◆ **STATED TASK**
Below is a block of records. Copy every line in it that contains the word "from".

◆ **MATERIAL SHOWN**

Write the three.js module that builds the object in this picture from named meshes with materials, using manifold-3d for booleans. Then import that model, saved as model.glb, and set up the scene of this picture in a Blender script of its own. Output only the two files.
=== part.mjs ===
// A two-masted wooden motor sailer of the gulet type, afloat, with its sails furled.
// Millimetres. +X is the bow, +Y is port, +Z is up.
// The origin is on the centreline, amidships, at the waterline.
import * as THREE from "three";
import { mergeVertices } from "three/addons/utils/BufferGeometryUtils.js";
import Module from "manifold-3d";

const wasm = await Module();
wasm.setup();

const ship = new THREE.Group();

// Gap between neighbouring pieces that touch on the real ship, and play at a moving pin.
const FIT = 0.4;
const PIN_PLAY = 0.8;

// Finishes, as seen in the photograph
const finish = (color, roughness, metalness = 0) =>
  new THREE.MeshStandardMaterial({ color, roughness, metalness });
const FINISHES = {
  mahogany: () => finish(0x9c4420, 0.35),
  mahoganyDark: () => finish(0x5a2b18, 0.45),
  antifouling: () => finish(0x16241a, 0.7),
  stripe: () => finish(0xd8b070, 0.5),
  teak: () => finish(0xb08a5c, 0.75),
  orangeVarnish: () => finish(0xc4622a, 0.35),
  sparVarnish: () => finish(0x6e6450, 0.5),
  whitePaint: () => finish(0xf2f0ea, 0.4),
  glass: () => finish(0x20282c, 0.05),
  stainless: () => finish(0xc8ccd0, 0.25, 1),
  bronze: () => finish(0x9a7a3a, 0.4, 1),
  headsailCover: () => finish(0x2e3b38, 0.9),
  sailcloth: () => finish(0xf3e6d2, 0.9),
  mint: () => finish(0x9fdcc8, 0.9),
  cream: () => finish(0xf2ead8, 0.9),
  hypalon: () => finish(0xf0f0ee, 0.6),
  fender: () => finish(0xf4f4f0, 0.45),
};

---

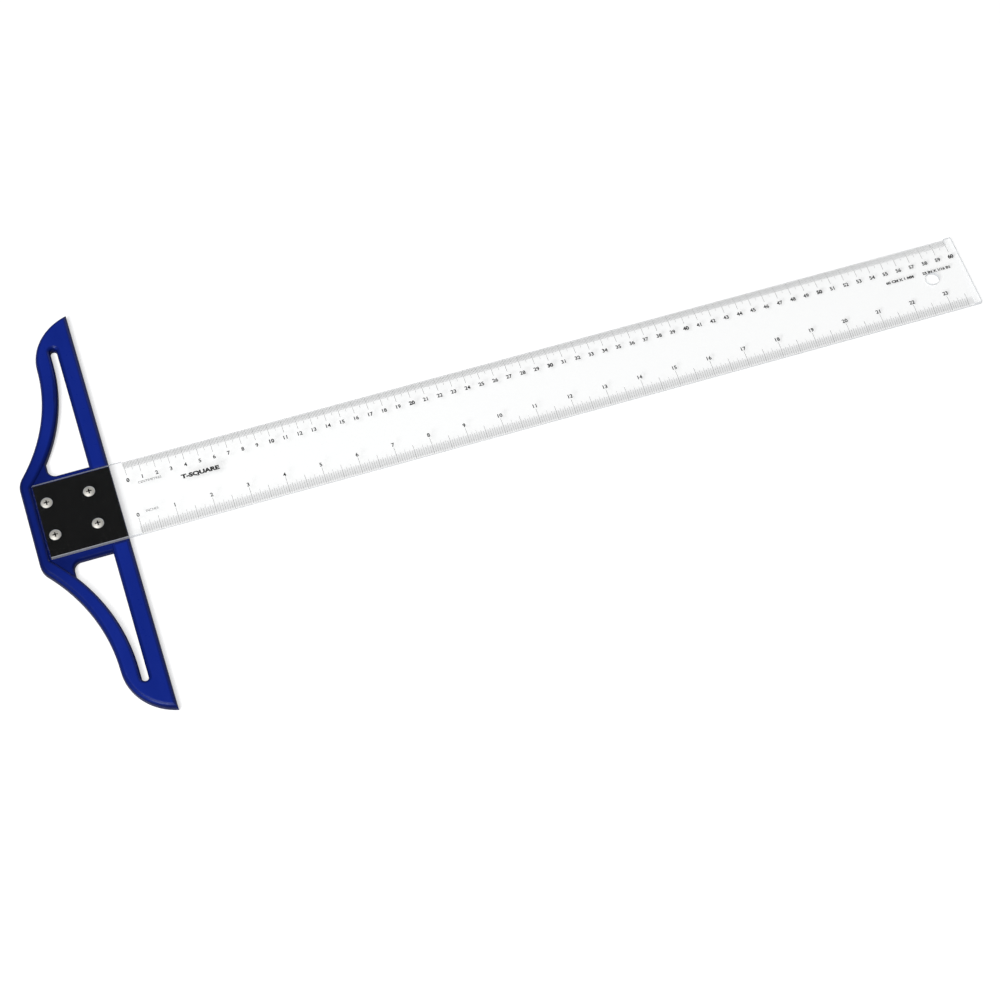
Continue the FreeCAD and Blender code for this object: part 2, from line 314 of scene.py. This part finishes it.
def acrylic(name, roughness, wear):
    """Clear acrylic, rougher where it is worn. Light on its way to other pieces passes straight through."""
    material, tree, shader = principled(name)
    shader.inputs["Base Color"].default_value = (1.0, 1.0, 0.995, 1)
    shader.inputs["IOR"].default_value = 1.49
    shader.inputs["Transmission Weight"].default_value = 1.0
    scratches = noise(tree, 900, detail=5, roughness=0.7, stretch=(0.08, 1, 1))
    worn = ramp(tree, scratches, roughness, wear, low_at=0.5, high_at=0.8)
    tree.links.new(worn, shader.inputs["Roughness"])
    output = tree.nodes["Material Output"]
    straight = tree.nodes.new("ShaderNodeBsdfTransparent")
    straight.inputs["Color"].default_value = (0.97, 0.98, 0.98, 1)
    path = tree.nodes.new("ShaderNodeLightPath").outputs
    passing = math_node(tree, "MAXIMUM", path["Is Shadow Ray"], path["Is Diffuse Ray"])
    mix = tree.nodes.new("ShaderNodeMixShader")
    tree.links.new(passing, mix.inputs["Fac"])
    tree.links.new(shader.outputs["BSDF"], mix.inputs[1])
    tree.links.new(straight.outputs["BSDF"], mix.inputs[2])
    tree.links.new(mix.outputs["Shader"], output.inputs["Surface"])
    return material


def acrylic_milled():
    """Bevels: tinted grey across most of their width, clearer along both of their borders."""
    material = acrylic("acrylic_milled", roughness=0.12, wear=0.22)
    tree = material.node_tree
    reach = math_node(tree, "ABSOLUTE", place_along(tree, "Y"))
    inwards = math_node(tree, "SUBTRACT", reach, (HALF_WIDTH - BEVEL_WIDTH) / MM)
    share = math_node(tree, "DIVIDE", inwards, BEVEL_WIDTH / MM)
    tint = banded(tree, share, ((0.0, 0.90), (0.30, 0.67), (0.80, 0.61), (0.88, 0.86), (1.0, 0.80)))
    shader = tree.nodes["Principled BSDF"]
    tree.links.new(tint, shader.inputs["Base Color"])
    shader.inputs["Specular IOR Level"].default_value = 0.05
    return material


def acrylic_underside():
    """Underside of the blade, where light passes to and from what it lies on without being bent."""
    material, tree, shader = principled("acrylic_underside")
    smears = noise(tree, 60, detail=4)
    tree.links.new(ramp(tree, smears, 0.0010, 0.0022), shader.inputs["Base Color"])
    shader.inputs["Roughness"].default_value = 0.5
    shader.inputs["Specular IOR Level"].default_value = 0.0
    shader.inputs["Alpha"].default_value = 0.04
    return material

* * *

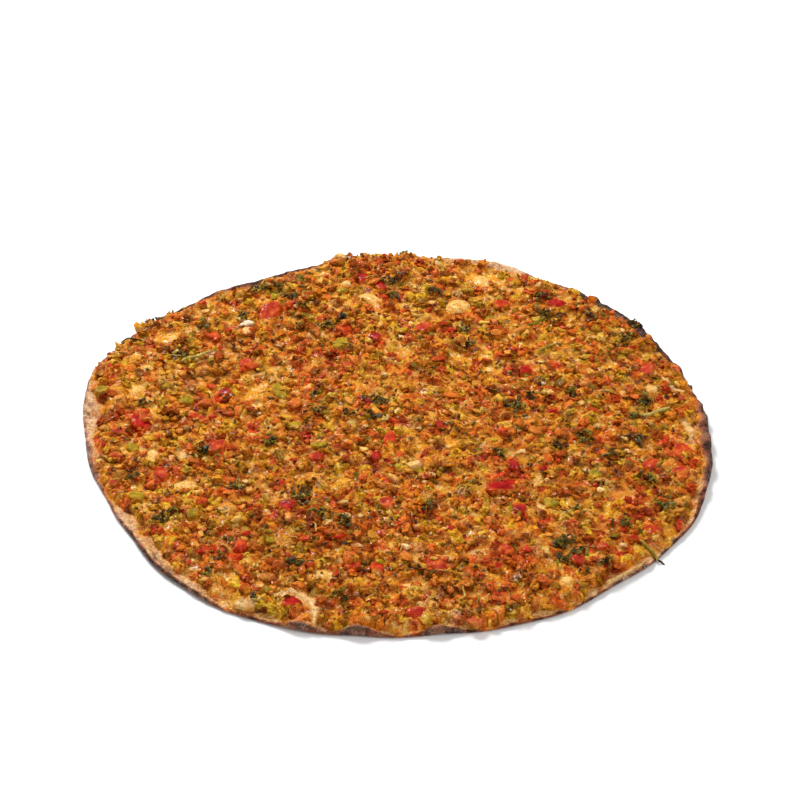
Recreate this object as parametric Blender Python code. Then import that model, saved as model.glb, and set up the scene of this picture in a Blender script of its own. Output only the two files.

◆ **FINAL RESULT**
Write the three.js module that builds the object in this picture from named meshes with materials, using manifold-3d for booleans. Then import that model, saved as model.glb, and set up the scene of this picture in a Blender script of its own. Output only the two files.
import * as THREE from "three";
import { mergeVertices } from "three/addons/utils/BufferGeometryUtils.js";
import Module from "manifold-3d";
Continue the FreeCAD and Blender code for this object: part 2, from line 314 of scene.py. This part finishes it.
    """Underside of the blade, where light passes to and from what it lies on without being bent."""